Kebiasaan ini kita saksikan saat menjabat Gubernur DKI Jakarta, bagaimana Jokowi masuk ke gorong-gorong saluran air untuk mengetahui penyebab banjir, datang ke Waduk Pluit melihat suasana kekumuhan dan riuh rendahnya pengambilan aset negara, lalu melakukan langkah cepat menata ulang waduk dalam waktu singkat. Begitu pula saat menata Pasar Tanah Abang, selama puluhan tahun seolah tidak bisa dijamah pemerintah dan hanya dikuasai segelintir preman.

Langkah-langkah Jokowi terbilang efektif dan jika direnungkan, justru langkah tersebut sering dihindari para pemimpin pemerintahan di daerah karena terlalu banyak konflik yang harus mereka kelola. Sosok Jokowi datang dengan pendekatan yang menentramkan, ia mendengarkan sepenuhnya aspirasi rakyat yang terlibat persoalan dan mencoba seoptimal mungkin membuat keputusan yang dapat diterima oleh mereka tanpa mengurangi target keluaran pemerintah.

Tampaknya langkah Presiden dijadikan teladan para menterinya. Ada yang meniru 100%, ada pula yang melakukan penyesuaian. ’’Plagiator’’ untuk ini saya nilai positif, dimulai penggunaan baju putih panjang yang tidak dimasukkan dan dilinting dua kali, merefeksikan kesederhanaan Jokowi dengan menggunakan tiket pesawat kelas ekonomi, pengurangan ajudan, menghindari hotel dan objek lain yang selama ini inheren dengan posisi menteri.

Dicerminkan dengan perilaku Presiden Jokowi, objek-objek inheren tersebut saat ini menjadi bentuk arogansi penguasa dan memperkuat keberpisahan pejabat dan rakyat makin menebal. Marhaenisme jadi laku pejabat, memahami rakyat langsung dengan respons perilakunya.

Konsistensi Kuat

Seharusnya asa sang pemimpin (Presiden Jokowi) menjadi spirit dan kultur baru dalam kehidupan berbangsa dan bernegara yang harus kita jaga. Terdapat tiga substansi penting yang menonjol dari langkah Jokowi selama 3 minggu menjabat presiden. Pertama; Jokowi sangat ”fit” menentukan langkah-langkah prioritas sehingga bisa mempertebal kepercayaan investor dan pebisnis untuk bertahan dan terus mengembangkan usaha mereka.

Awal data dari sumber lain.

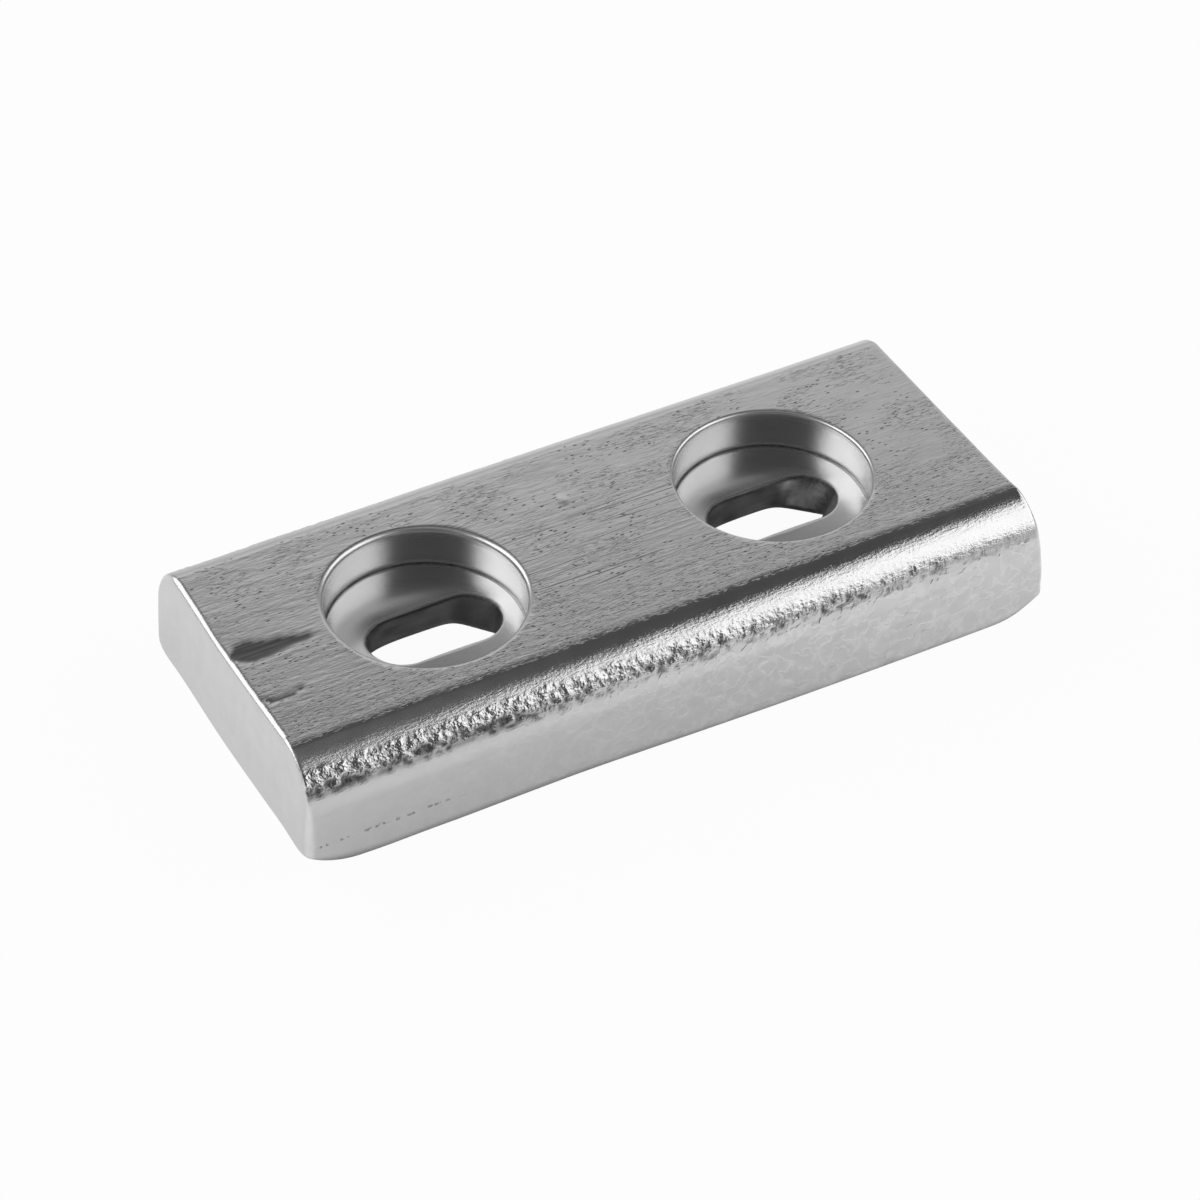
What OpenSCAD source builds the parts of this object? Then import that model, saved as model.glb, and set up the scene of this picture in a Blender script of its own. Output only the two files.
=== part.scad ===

Kedua; konsistensinya sangat kuat dalam bersikap, terlihat dari kesederhanaannya. Pakaian dan sepatu yang dipakai pun tidak berubah meskipun sudah menjadi presiden. Ketiga; sikap dan langkah Presiden berorientasi sepenuhnya pada kepentingan rakyat, tidak terbebani kepentingan pihak-pihak tertentu atau diri sendiri yang dapat memperlambat keputusan. Contoh konkret adalah keputusan membeli minyak langsung dari Angola, produsen minyak di Afrika. Keputusan ini memangkas model pembelian melalui makelar. Dengan mengimpor langsung 100 ribu barel per hari, dihemat Rp 15 triliun per tahun. Jika kebutuhan impor BBM 800 ribu barel per hari, pemerintah menghemat Rp 15 triliun x 8 = Rp 120 triliun.

Model kepemimpinan Jokowi adalah salah satu teladan yang pantas menjadi referensi para kepala daerah dan pejabat-pejabat birokrasi daerah. Namun, akan lebih sempurna jika para pemimpin daerah mempunyai model kepemimpinannya masing-masing. Pepatah mengatakan ”jadilah dirimu sendiri” yang berorientasi sepenuhnya pada kehendak rakyat namun tidak hanya jadi pelayan rakyat tetapi juga inspirator agar rakyat berpartisipasi memecahkan masalah bersama.